During the week government announced the increase in the pump price of petrol for private fuel companies from $450 per litre to $1 170 and that of diesel from $200 to $1 060 per litre, but disguised the move as "deregulation" of the fuel sector meant to alleviate the shortage of the commodity. As with other policies, the government easily found allies in the media it controls to mislead and confuse the public on the latest development. For example, ZTV (27/8, 8pm), which broke the news, buried the issue in its business section and reported that, "…a dual pricing system will be in operation with fuel procured through NOCZIM being sold at gazetted prices while the rest will be made available at market-determined levels." It then quoted Energy Minister Amos Midzi as saying, "My ministry expects all companies to put in place a transparent fuel pricing system. They will be required to submit to my ministry their fuel cost build-up and justify all costs involved before a price adjustment is agreed upon." The station did not challenge Midzi on this evident contradiction between setting a price and why he would set fuel prices for private companies, or order them to seek his approval on their pricing system, if their operations were to be determined by market forces.

This question still remained unanswered in the following day’s Herald and Chronicle reports on the issue. And none of the media actually told the public the percentage of this massive increase. Just like ZTV, the two papers reported that private oil companies were the ones who had set the new fuel prices, following the ‘deregulation’ of the industry. They did not explain why private companies would settle for such low prices when they were already selling the commodity at anything above $1 500 per litre. However, The Daily News (28/8), The Financial Gazette (28/8) and The Zimbabwe Independent (29/8) exposed the government-controlled media’s lie and revealed that it was actually the government that had increased the price of fuel. The Zimbabwe Independent quoted an unnamed fuel company executive, revealing that private companies were not happy with the prices saying "We are not party to that arrangement because it does not make business sense for us to import fuel and sell it at a loss".
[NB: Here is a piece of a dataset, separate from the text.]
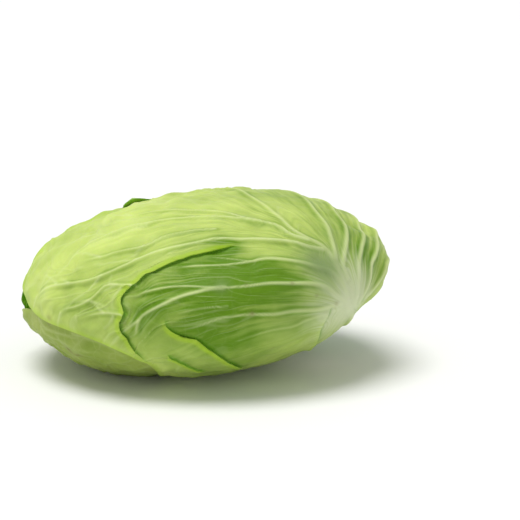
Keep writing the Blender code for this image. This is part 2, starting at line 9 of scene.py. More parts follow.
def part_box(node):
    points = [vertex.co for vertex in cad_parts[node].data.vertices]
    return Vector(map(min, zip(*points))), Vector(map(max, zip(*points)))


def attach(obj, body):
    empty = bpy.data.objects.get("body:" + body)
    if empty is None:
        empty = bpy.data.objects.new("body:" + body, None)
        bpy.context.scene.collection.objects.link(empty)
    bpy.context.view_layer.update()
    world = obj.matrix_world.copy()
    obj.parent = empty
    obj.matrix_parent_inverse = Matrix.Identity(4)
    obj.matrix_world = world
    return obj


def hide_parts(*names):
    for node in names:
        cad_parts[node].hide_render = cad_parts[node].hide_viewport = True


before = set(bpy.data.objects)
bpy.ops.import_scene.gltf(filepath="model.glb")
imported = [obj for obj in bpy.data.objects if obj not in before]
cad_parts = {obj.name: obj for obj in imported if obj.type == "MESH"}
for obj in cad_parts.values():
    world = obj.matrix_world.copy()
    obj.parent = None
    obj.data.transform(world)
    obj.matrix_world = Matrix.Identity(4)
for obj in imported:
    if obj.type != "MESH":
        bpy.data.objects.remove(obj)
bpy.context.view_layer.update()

# Flat cabbage, dressed: every leaf is a fine sheet laid over the head as its plain solid is.
# The shape functions work in millimetres, and the finished meshes are in metres.
METRES = 0.001

# Head: half axes of its oblate body, the lean of its long axis, and the flat it rests on.
HALF_AXES = np.array([113.6, 104.6, 53.6])
LEAN_DEG = 7.0
FLAT_DROP = 51.8

# The photographer's eye, and the body with its leaves on, on which the measured lines lie.
EYE_DISTANCE = 1226.0
EYE_RISE_DEG = 12.0
EYE_RIGHT = 36.2
EYE_UP = 13.5
EYE_LENS = 135.0
SEEN_AXES = np.array([115.0, 106.0, 54.9])

# Wrapping: every leaf is a thin shell over the next one down.
LEAF_THICK = 1.0
RIM_THICK = 0.6
RIM_TAPER = 9.0
LAYER_GAP = 0.4
HEAD_GAP = 0.5
DRAPE_START = 1.5
DRAPE_WIDTH = 11.0

# Cut stem, sunk in a dimple.
STEM_WAY = (0.62, -0.08, -0.78)
STEM_RADIUS = 15.0
STEM_FLARE = 0.8
STEM_BEVEL = 1.2
STEM_SIDES = 24
STEM_FACE_DEPTH = 1.5
DIMPLE_DEPTH = 6.0
DIMPLE_FLAT = 18.0
DIMPLE_RIM = 34.0
SOCKET_DEPTH = 6.4
SOCKET_RIM = 25.0
CLEARANCE = 0.35

# Free margins: the waves round a leaf, and how far from the edge and the stem they reach.
WAVES_ROUND = 9
WAVE_DRIFTS = 4
WAVE_DRIFT = 1.3
WAVE_REACH = 12.0
WAVE_FREE = 30.0
RIM_CALM = 6.0

# Folds: the lip hangs over the foot, inside a narrow band, with a bead along it and a dip below.
# A fold rises and dies over a share of its length, and the wall under its lip takes up a share of
# the band to each side; the rest is in mm.
FOLD_RISE = 0.12
FOLD_DIE = 0.2
WALL_HALF = 0.55
FOLD_BAND = 1.5
BEAD_TALL = 0.35
BEAD_BACK = 1.3
BEAD_WIDE = 1.2
DIP_DEEP = 0.15
DIP_WIDE = 3.0
FOOT_START = 0.4
FOOT_SHADE_WIDE = 1.3
LIP_GLEAM_BACK = 1.2
LIP_GLEAM_WIDE = 1.6

# The front leaf's stalk spreads in a smooth boss where its ribs meet.
BOSS_RISE = 1.4
BOSS_SPREAD = 12.0
BOSS_SMOOTH = 0.8


def unit(v):
    v = np.asarray(v, float)
    return v / np.linalg.norm(v, axis=-1, keepdims=True)


def body(ways):
    return ways * HALF_AXES


def outward(ways):
    return unit(ways / HALF_AXES)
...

This latest move came amid reports that police had seized 35 000 litres of fuel from an indigenous oil company, Comoil, and arrested a senior company official, accusing him of selling the commodity at black market prices (The Herald, 27/8). However, the paper failed to ask the authorities why they would selectively punish Comoil when the practice has been taking place for weeks and has been instrumental in keeping the country’s battered economy operating. Some oil dealers even placed advertisements in the Press marketing their business.

In fact, the latest attempt by government to solve the fuel shortage was by no means the only issue highlighting government’s illogical approach to dealing with the myriad economic adversities afflicting the country. The barrage of new decrees and regulations appear to have confused the police as well as the public. For example, The Daily News (27/8) reported that in spite of the severe cash shortages, the police had arrested and charged under the repressive Public Order and Security Act, a Harare bank manager and a commercial farmer who assisted members of the Cross Border Traders’ Association to deposit $20 million cash. This was despite the fact that the deposit was made well within the government’s deadline for cross border dealers to repatriate and deposit the cash allegedly in their possession.

As if that was not enough, The Sunday Mail (31/8) and The Standard (31/8) reported that the Reserve Bank of Zimbabwe (RBZ) had withdrawn the National Merchant Bank’s (NMB) foreign currency trading licence for allegedly dealing in illegal foreign currency transactions. But there was no explanation as to why NMB should have been selectively targeted.

While The Sunday Mail merely restricted itself to the RBZ statement, The Standard quoted economists as saying the crackdown on banks "was a ploy to victimise bankers for the shortage of foreign currency which lies squarely on government’s destructive and populist policies".